Beberapa waktu yang lalu berdiri sekolah anti korupsi. Mengapa sekolah anti korupsi? Karena sekolah merupakan tempat pertama kita belajar untuk melakukan korupsi. Bukan hanya siswa tetapi guru. Mengapa demikian? Secara sadar atau tidak, kita melatih diri kita untuk korupsi dengan kebiasaan masuk telat dan keluar kelas lebih awal. Ketika hal-hal ringan seperti itu telah menjadi kebiasaan maka akan berubah menjadi sikap mental. Akibatnya, sikap ini akan merambah bidang kehidupan kita yang lain bukan hanya dikelas. Ketika suatu saat kita diberi kepercayaan maka kita sedikit demi sedikit berproses untuk mengambil apa yang bukan hak kita. Mulai dari waktu sampai akhirnya ke materi. Proses seperti saat kita di kelas tadi akan berulang kembali. Hal ini akan menjadi suatu kebiasaan yang dianggap wajar dan tidak menimbulkan masalah.
Kita harus mulai menyadari bahwa pendidikan di Indonesia ini merupakan pendidikan yang terlindas. Sistem yang ada hanya mengakomodir kepentingan pasar yang meminta tenaga terampil. Sebaliknya, baik tenaga ahli maupun proses untuk menjadikan tenaga terampil itu sendiri terabaikan.

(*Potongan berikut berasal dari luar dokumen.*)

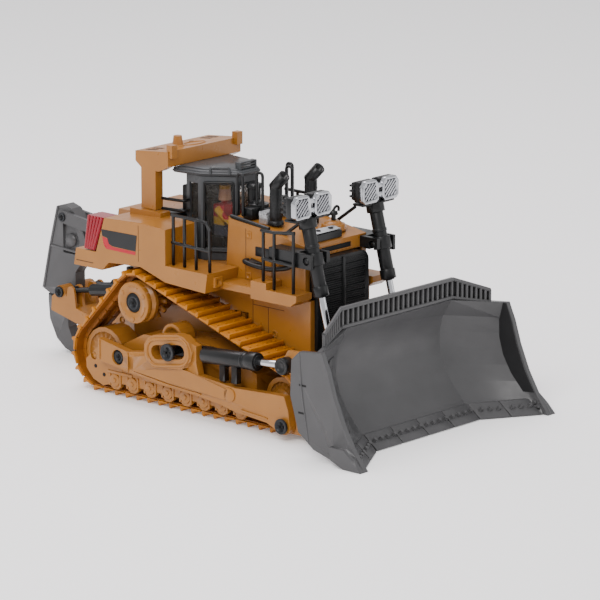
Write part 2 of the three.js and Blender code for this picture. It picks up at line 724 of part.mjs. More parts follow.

Tenaga ahli dengan keahlian khususnya justru kurang diakomodir kesempatan berusahanya. Standar gaji yang tinggi menjadi alasan bagi banyak pihak untuk lebih memilih tenaga terampil denagn pendidikan rendah. Sedangkan tenaga ahli sengaja didatangkan dari luar negeri. Proses untuk menjadikan tenaga terampil itu sendiri tidak kalah terabaikannya. Banyak anak usia sekolah yang karena mahalnya biaya pendidikan terpaksa memendam keinginan untuk sekolah. Mereka biasanya akan berakhir menjadi anak jalanan atau pekerja kasar tingkat paling rendah. Untuk itulah diperlukan kepedulian dari pemerintah maupun pihak-pihak yang membutuhkan tenaga kerja terdidik maupun terampil untuk mengembangkan sumberdaya yang ada namun terbengkalai ini.